TASK DESCRIPTION: Repeat the listing below in full, exactly as it stands.

┄┄┄┄┄┄┄┄┄┄

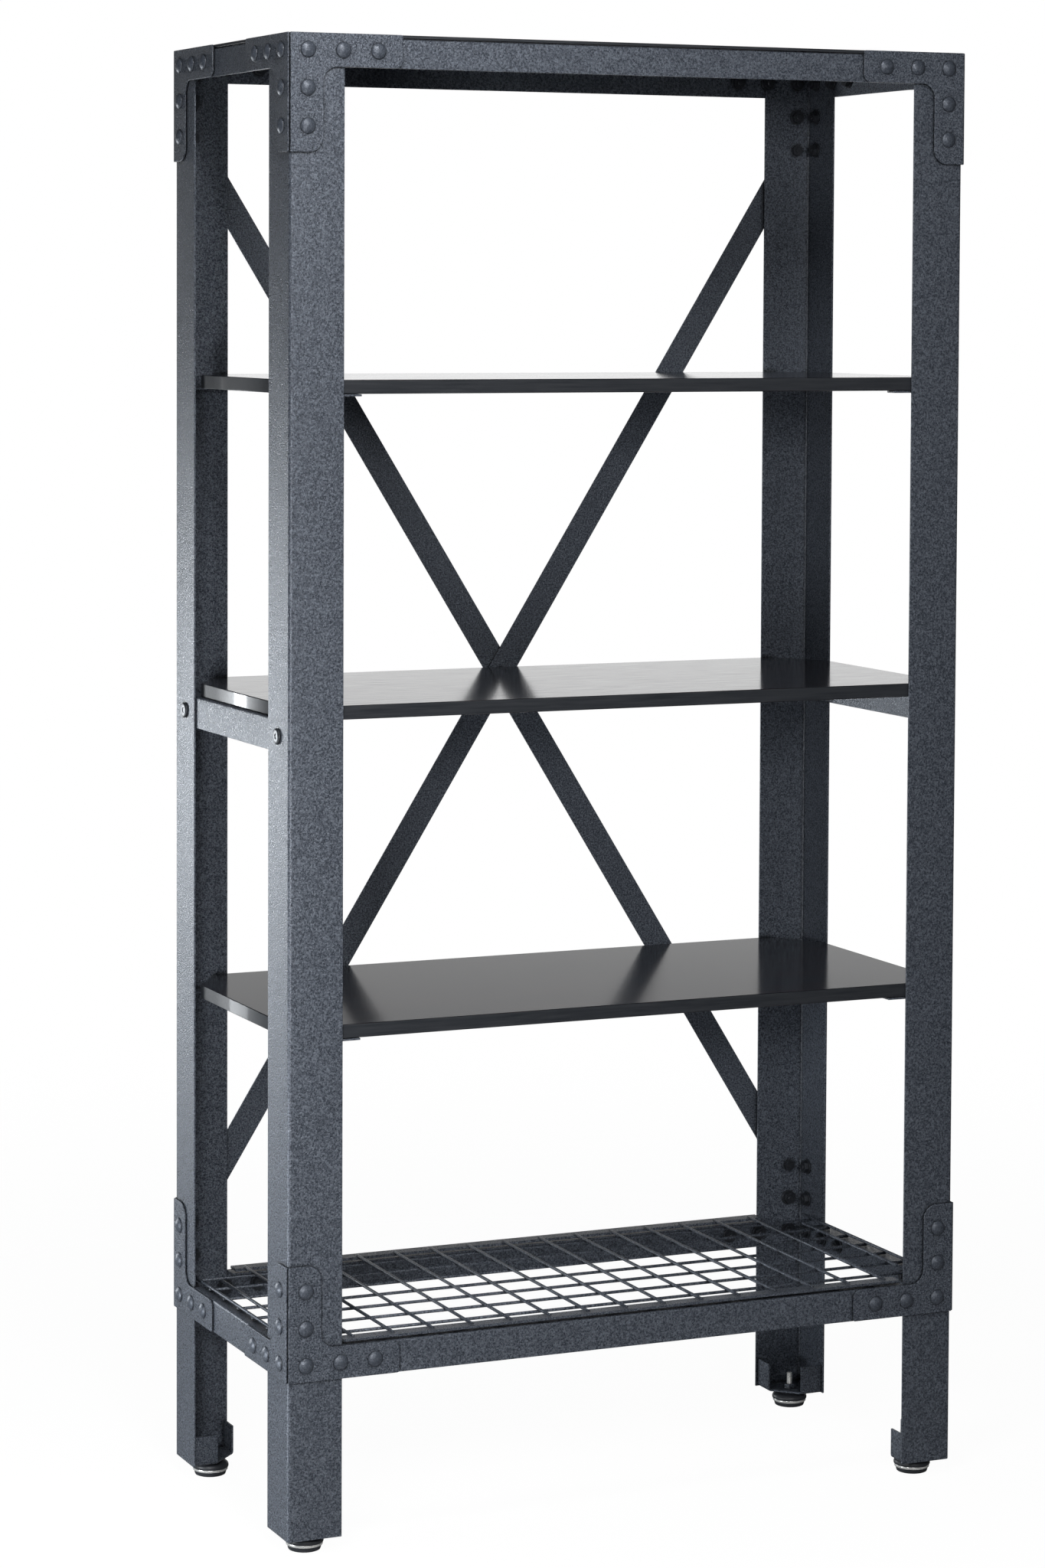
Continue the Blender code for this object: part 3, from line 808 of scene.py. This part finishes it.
def build_stud(name, centre):
    """An M8 stud with its thread cut as a helix and its end chamfered."""
    low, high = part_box(f"foot_stud_{name}")
    segments, per_turn = 20, 6
    rows = int((high.z - low.z) / THREAD_PITCH * per_turn)
    shape = bmesh.new()
    rings = []
    for row in range(rows + 1):
        z = low.z + (high.z - low.z) * row / rows
        ring = []
        for k in range(segments):
            phase = (z / THREAD_PITCH - k / segments) % 1.0
            depth = THREAD_DEPTH * (1 - abs(2 * phase - 1))
            ease = min(THREAD_CHAMFER, high.z - z) / THREAD_CHAMFER
            radius = (THREAD_RADIUS - depth) * (0.8 + 0.2 * ease)
            angle = math.tau * k / segments
            ring.append(shape.verts.new((radius * math.cos(angle), radius * math.sin(angle), z)))
        rings.append(ring)
    for lower, upper in zip(rings, rings[1:]):
        for k in range(segments):
            m = (k + 1) % segments
            shape.faces.new((lower[k], lower[m], upper[m], upper[k]))
    shape.faces.new(list(reversed(rings[0])))
    shape.faces.new(rings[-1])
    bmesh.ops.translate(shape, vec=centre, verts=shape.verts)
    piece(f"foot_stud_{name}_thread", shape, NICKEL, f"screw_{name}", [f"foot_stud_{name}"], sharp=50.0)


def build_feet():
    for name, side, face in CORNERS:
        centre = Vector((side * (WIDTH / 2 - FOOT_INSET), face * (DEPTH / 2 - FOOT_INSET), 0))
        build_bracket(name, side, face)
        build_pad(name, centre)
        build_stud(name, centre)


# ---------------------------------------------------------------- stage
EYE = (-2.1445, -4.6185, 1.5107)
HEADING = 23.3614
DIP = 2.9679
ROLL = 0.2104
LENS = 91.54
SENSOR = 36.0
SHIFT_X = 0.0403
SHIFT_Y = -0.1753

COOL = (0.93, 0.97, 1.0)
WALL_DIRECTION = (0.45, 0.89, 0.0)
ROOM_COLOUR = (0.026, 0.027, 0.030)
ROOM_STRENGTH = 1.3

FLOOR_RADIUS = 3.4
FLOOR_FADE_START = 0.9
FLOOR_FADE_END = 3.2
FLOOR_GLOW = 0.97
FLOOR_SHADOW = 0.05
FLOOR_BOUNCE = 0.36


def build_camera():
    """A long lens at eye height, to the left of the unit.

    Its angles are in degrees: to the right of +Y, down, and rolled to the left.
    """
    data = bpy.data.cameras.new("camera")
    data.sensor_width = SENSOR
    data.lens = LENS
    data.shift_x = SHIFT_X
    data.shift_y = SHIFT_Y
    data.clip_end = 60.0
    camera = bpy.data.objects.new("camera", data)
    bpy.context.scene.collection.objects.link(camera)
    turn = Matrix.Rotation(math.radians(-HEADING), 4, "Z")
    tilt = Matrix.Rotation(math.radians(90 - DIP), 4, "X")
    roll = Matrix.Rotation(math.radians(ROLL), 4, "Z")
    camera.matrix_world = Matrix.Translation(EYE) @ turn @ tilt @ roll
    bpy.context.scene.camera = camera


def softbox(name, at, towards, width, height, power, tint=(1.0, 1.0, 1.0)):
    """A rectangular lamp, in metres and watts, that the camera doesn't see."""
    data = bpy.data.lights.new(name, "AREA")
    data.shape = "RECTANGLE"
    data.size, data.size_y = width, height
    data.energy = power
    data.color = tint
    lamp = bpy.data.objects.new(name, data)
    bpy.context.scene.collection.objects.link(lamp)
    lamp.location = at
    lamp.rotation_euler = (Vector(towards) - Vector(at)).to_track_quat("-Z", "Y").to_euler()
    lamp.visible_camera = False


def build_lights():
    """Three lamps for the front, three that glance off the posts' left faces, and a weak one on the right."""
    softbox("key", (-0.60, -1.1, 2.45), (-0.25, 0.0, 1.3), 0.35, 0.4, 13.5)
    softbox("low_key", (-1.1, -1.2, 0.8), (-0.4, 0.0, 0.25), 0.35, 0.4, 11.0)
    softbox("front", (-0.7, -4.2, 2.1), (0.0, 0.0, 1.0), 0.8, 0.8, 42.0)
    softbox("side", (-1.75, 2.9, 0.67), (-0.45, 0.0, 1.0), 0.6, 0.30, 24.0, COOL)
    softbox("low_side", (-1.5, 2.5, 0.16), (-0.45, 0.0, 0.1), 0.8, 0.24, 4.0, COOL)
    softbox("ankles", (-1.5, 0.0, 0.14), (-0.45, 0.0, 0.14), 0.3, 0.2, 8.5, COOL)
    softbox("fill", (3.2, -3.0, 1.9), (0.0, 0.0, 1.0), 1.6, 1.6, 4.0)


def plain_tones():
    """Tones as they are, so that a white ground is white."""
    bpy.context.scene.view_settings.view_transform = "Standard"


def build_world():
    """White to the eye on all sides. It lights the unit as a dim room with a low bright wall behind it."""
    world = bpy.data.worlds.new("studio")
    bpy.context.scene.world = world
    n = Nodes(world)
    direction = n.coordinates["Generated"]
    behind = n.ramp(n.vector("DOT_PRODUCT", direction, WALL_DIRECTION), [(0.78, 0.0), (0.92, 1.0)])
    level = n.ramp(n.upright(direction), [(0.0, 1.0), (0.09, 0.84), (0.17, 0.22), (0.35, 0.06)])
    wall = n.vector("MULTIPLY", behind, level)
    room = n.add("ShaderNodeBackground")
    n.join(n.vector("ADD", wall, ROOM_COLOUR), room.inputs["Color"])
    room.inputs["Strength"].default_value = ROOM_STRENGTH
    white = n.tree.nodes["Background"]
    white.inputs["Color"].default_value = (1.0, 1.0, 1.0, 1.0)
    shown = n.blend(n.seen_directly(), room.outputs["Background"], white.outputs["Background"])
    n.join(shown, n.tree.nodes["World Output"].inputs["Surface"])


def floor_look():
    """Pale, and it fades into the white round it. From below it is clear.

    The eye sees it nearly white, but what it sends back to the unit is the light of a mid grey.
    """
    n = new_look("floor")
    n.tree.nodes.remove(n.tree.nodes["Principled BSDF"])
    fade = n.add("ShaderNodeMapRange", interpolation_type="SMOOTHSTEP")
    fade.inputs["From Min"].default_value = FLOOR_FADE_START
    fade.inputs["From Max"].default_value = FLOOR_FADE_END
    n.join(n.vector("LENGTH", n.place), fade.inputs["Value"])
    glow = n.add("ShaderNodeEmission")
    glow.inputs["Strength"].default_value = FLOOR_GLOW
    seen = n.add("ShaderNodeAddShader")
    n.join(n.diffuse(FLOOR_SHADOW), seen.inputs[0])
    n.join(glow.outputs["Emission"], seen.inputs[1])
    body = n.blend(n.seen_directly(), n.diffuse(FLOOR_BOUNCE), seen.outputs["Shader"])
    cover = n.add("ShaderNodeMath", operation="MAXIMUM")
    n.join(fade.outputs["Result"], cover.inputs[0])
    n.join(n.add("ShaderNodeNewGeometry").outputs["Backfacing"], cover.inputs[1])
    clear = n.add("ShaderNodeBsdfTransparent").outputs["BSDF"]
    n.join(n.blend(cover.outputs["Value"], body, clear), n.tree.nodes["Material Output"].inputs["Surface"])
    return n.owner


def build_floor():
    shape = bmesh.new()
    bmesh.ops.create_circle(shape, cap_ends=True, segments=96, radius=FLOOR_RADIUS)
    mesh = bpy.data.meshes.new("floor")
    shape.to_mesh(mesh)
    shape.free()
    mesh.materials.append(floor_look())
    floor = bpy.data.objects.new("floor", mesh)
    bpy.context.scene.collection.objects.link(floor)


build_camera()
build_posts()
build_rails()
build_panel()
build_beams()
build_plates()
build_boards()
build_braces()
build_bolts()
build_deck()
build_feet()
build_floor()
build_lights()
build_world()
plain_tones()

┄┄┄┄┄┄┄┄┄┄

RESULT:
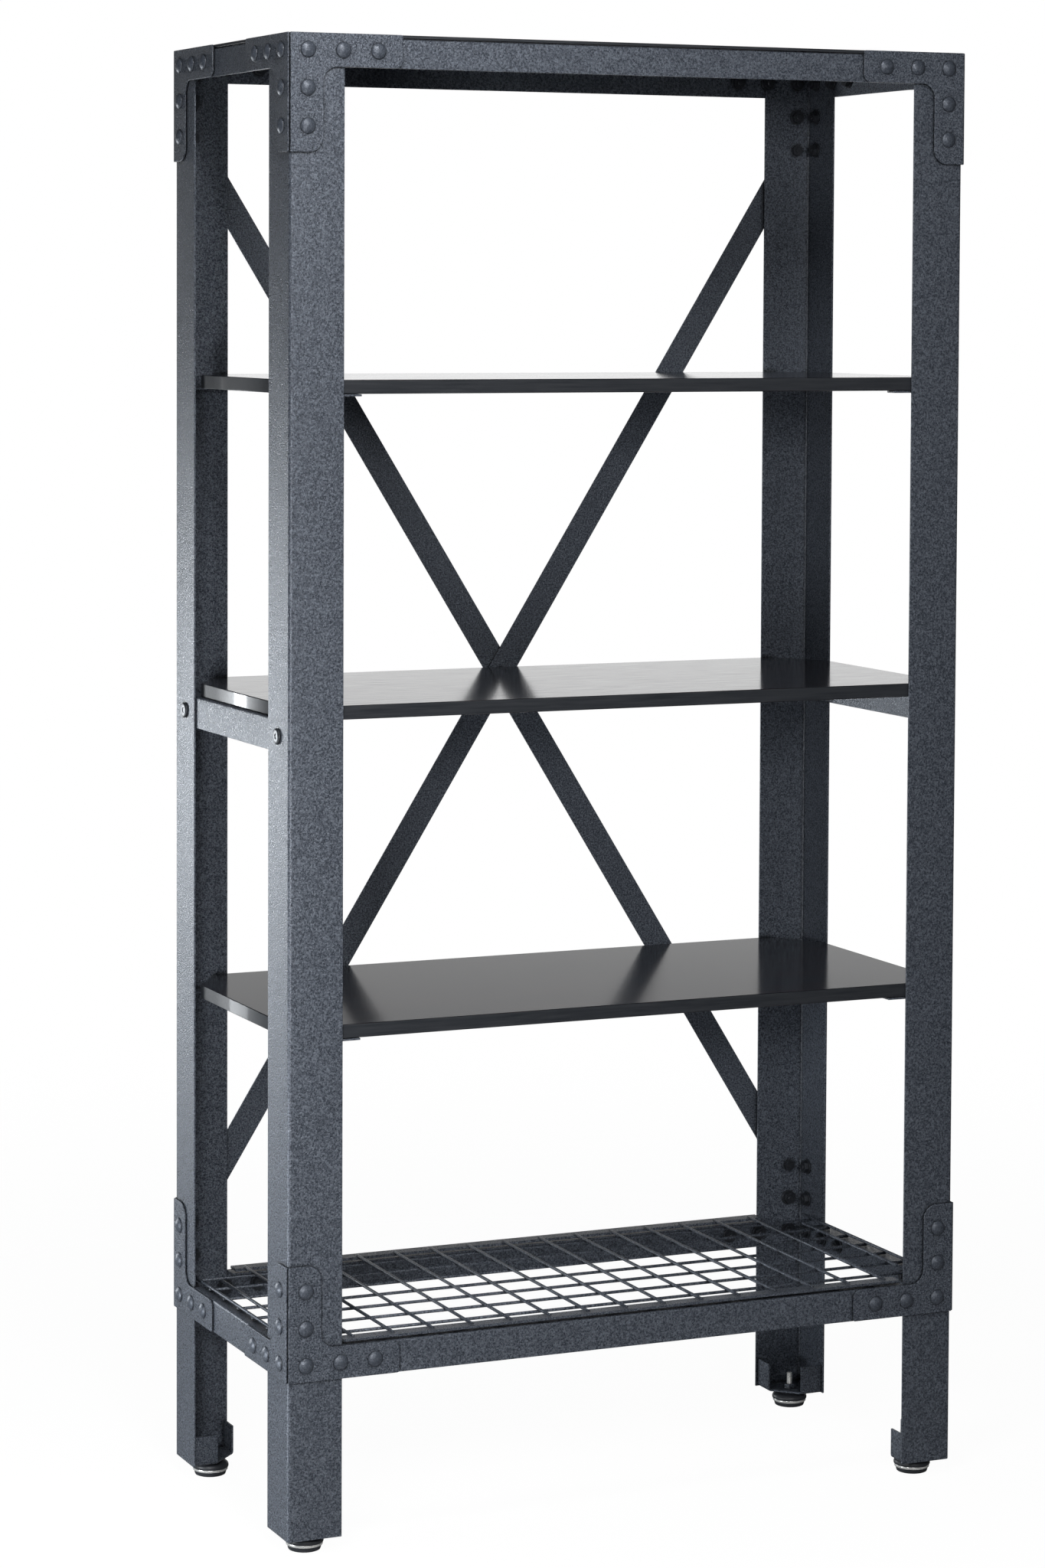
Continue the Blender code for this object: part 3, from line 808 of scene.py. This part finishes it.
def build_stud(name, centre):
    """An M8 stud with its thread cut as a helix and its end chamfered."""
    low, high = part_box(f"foot_stud_{name}")
    segments, per_turn = 20, 6
    rows = int((high.z - low.z) / THREAD_PITCH * per_turn)
    shape = bmesh.new()
    rings = []
    for row in range(rows + 1):
        z = low.z + (high.z - low.z) * row / rows
        ring = []
        for k in range(segments):
            phase = (z / THREAD_PITCH - k / segments) % 1.0
            depth = THREAD_DEPTH * (1 - abs(2 * phase - 1))
            ease = min(THREAD_CHAMFER, high.z - z) / THREAD_CHAMFER
            radius = (THREAD_RADIUS - depth) * (0.8 + 0.2 * ease)
            angle = math.tau * k / segments
            ring.append(shape.verts.new((radius * math.cos(angle), radius * math.sin(angle), z)))
        rings.append(ring)
    for lower, upper in zip(rings, rings[1:]):
        for k in range(segments):
            m = (k + 1) % segments
            shape.faces.new((lower[k], lower[m], upper[m], upper[k]))
    shape.faces.new(list(reversed(rings[0])))
    shape.faces.new(rings[-1])
    bmesh.ops.translate(shape, vec=centre, verts=shape.verts)
    piece(f"foot_stud_{name}_thread", shape, NICKEL, f"screw_{name}", [f"foot_stud_{name}"], sharp=50.0)


def build_feet():
    for name, side, face in CORNERS:
        centre = Vector((side * (WIDTH / 2 - FOOT_INSET), face * (DEPTH / 2 - FOOT_INSET), 0))
        build_bracket(name, side, face)
        build_pad(name, centre)
        build_stud(name, centre)


# ---------------------------------------------------------------- stage
EYE = (-2.1445, -4.6185, 1.5107)
HEADING = 23.3614
DIP = 2.9679
ROLL = 0.2104
LENS = 91.54
SENSOR = 36.0
SHIFT_X = 0.0403
SHIFT_Y = -0.1753

COOL = (0.93, 0.97, 1.0)
WALL_DIRECTION = (0.45, 0.89, 0.0)
ROOM_COLOUR = (0.026, 0.027, 0.030)
ROOM_STRENGTH = 1.3

FLOOR_RADIUS = 3.4
FLOOR_FADE_START = 0.9
FLOOR_FADE_END = 3.2
FLOOR_GLOW = 0.97
FLOOR_SHADOW = 0.05
FLOOR_BOUNCE = 0.36


def build_camera():
    """A long lens at eye height, to the left of the unit.

    Its angles are in degrees: to the right of +Y, down, and rolled to the left.
    """
    data = bpy.data.cameras.new("camera")
    data.sensor_width = SENSOR
    data.lens = LENS
    data.shift_x = SHIFT_X
    data.shift_y = SHIFT_Y
    data.clip_end = 60.0
    camera = bpy.data.objects.new("camera", data)
    bpy.context.scene.collection.objects.link(camera)
    turn = Matrix.Rotation(math.radians(-HEADING), 4, "Z")
    tilt = Matrix.Rotation(math.radians(90 - DIP), 4, "X")
    roll = Matrix.Rotation(math.radians(ROLL), 4, "Z")
    camera.matrix_world = Matrix.Translation(EYE) @ turn @ tilt @ roll
    bpy.context.scene.camera = camera


def softbox(name, at, towards, width, height, power, tint=(1.0, 1.0, 1.0)):
    """A rectangular lamp, in metres and watts, that the camera doesn't see."""
    data = bpy.data.lights.new(name, "AREA")
    data.shape = "RECTANGLE"
    data.size, data.size_y = width, height
    data.energy = power
    data.color = tint
    lamp = bpy.data.objects.new(name, data)
    bpy.context.scene.collection.objects.link(lamp)
    lamp.location = at
    lamp.rotation_euler = (Vector(towards) - Vector(at)).to_track_quat("-Z", "Y").to_euler()
    lamp.visible_camera = False


def build_lights():
    """Three lamps for the front, three that glance off the posts' left faces, and a weak one on the right."""
    softbox("key", (-0.60, -1.1, 2.45), (-0.25, 0.0, 1.3), 0.35, 0.4, 13.5)
    softbox("low_key", (-1.1, -1.2, 0.8), (-0.4, 0.0, 0.25), 0.35, 0.4, 11.0)
    softbox("front", (-0.7, -4.2, 2.1), (0.0, 0.0, 1.0), 0.8, 0.8, 42.0)
    softbox("side", (-1.75, 2.9, 0.67), (-0.45, 0.0, 1.0), 0.6, 0.30, 24.0, COOL)
    softbox("low_side", (-1.5, 2.5, 0.16), (-0.45, 0.0, 0.1), 0.8, 0.24, 4.0, COOL)
    softbox("ankles", (-1.5, 0.0, 0.14), (-0.45, 0.0, 0.14), 0.3, 0.2, 8.5, COOL)
    softbox("fill", (3.2, -3.0, 1.9), (0.0, 0.0, 1.0), 1.6, 1.6, 4.0)


def plain_tones():
    """Tones as they are, so that a white ground is white."""
    bpy.context.scene.view_settings.view_transform = "Standard"


def build_world():
    """White to the eye on all sides. It lights the unit as a dim room with a low bright wall behind it."""
    world = bpy.data.worlds.new("studio")
    bpy.context.scene.world = world
    n = Nodes(world)
    direction = n.coordinates["Generated"]
    behind = n.ramp(n.vector("DOT_PRODUCT", direction, WALL_DIRECTION), [(0.78, 0.0), (0.92, 1.0)])
    level = n.ramp(n.upright(direction), [(0.0, 1.0), (0.09, 0.84), (0.17, 0.22), (0.35, 0.06)])
    wall = n.vector("MULTIPLY", behind, level)
    room = n.add("ShaderNodeBackground")
    n.join(n.vector("ADD", wall, ROOM_COLOUR), room.inputs["Color"])
    room.inputs["Strength"].default_value = ROOM_STRENGTH
    white = n.tree.nodes["Background"]
    white.inputs["Color"].default_value = (1.0, 1.0, 1.0, 1.0)
    shown = n.blend(n.seen_directly(), room.outputs["Background"], white.outputs["Background"])
    n.join(shown, n.tree.nodes["World Output"].inputs["Surface"])


def floor_look():
    """Pale, and it fades into the white round it. From below it is clear.

    The eye sees it nearly white, but what it sends back to the unit is the light of a mid grey.
    """
    n = new_look("floor")
    n.tree.nodes.remove(n.tree.nodes["Principled BSDF"])
    fade = n.add("ShaderNodeMapRange", interpolation_type="SMOOTHSTEP")
    fade.inputs["From Min"].default_value = FLOOR_FADE_START
    fade.inputs["From Max"].default_value = FLOOR_FADE_END
    n.join(n.vector("LENGTH", n.place), fade.inputs["Value"])
    glow = n.add("ShaderNodeEmission")
    glow.inputs["Strength"].default_value = FLOOR_GLOW
    seen = n.add("ShaderNodeAddShader")
    n.join(n.diffuse(FLOOR_SHADOW), seen.inputs[0])
    n.join(glow.outputs["Emission"], seen.inputs[1])
    body = n.blend(n.seen_directly(), n.diffuse(FLOOR_BOUNCE), seen.outputs["Shader"])
    cover = n.add("ShaderNodeMath", operation="MAXIMUM")
    n.join(fade.outputs["Result"], cover.inputs[0])
    n.join(n.add("ShaderNodeNewGeometry").outputs["Backfacing"], cover.inputs[1])
    clear = n.add("ShaderNodeBsdfTransparent").outputs["BSDF"]
    n.join(n.blend(cover.outputs["Value"], body, clear), n.tree.nodes["Material Output"].inputs["Surface"])
    return n.owner


def build_floor():
    shape = bmesh.new()
    bmesh.ops.create_circle(shape, cap_ends=True, segments=96, radius=FLOOR_RADIUS)
    mesh = bpy.data.meshes.new("floor")
    shape.to_mesh(mesh)
    shape.free()
    mesh.materials.append(floor_look())
    floor = bpy.data.objects.new("floor", mesh)
    bpy.context.scene.collection.objects.link(floor)


build_camera()
build_posts()
build_rails()
build_panel()
build_beams()
build_plates()
build_boards()
build_braces()
build_bolts()
build_deck()
build_feet()
build_floor()
build_lights()
build_world()
plain_tones()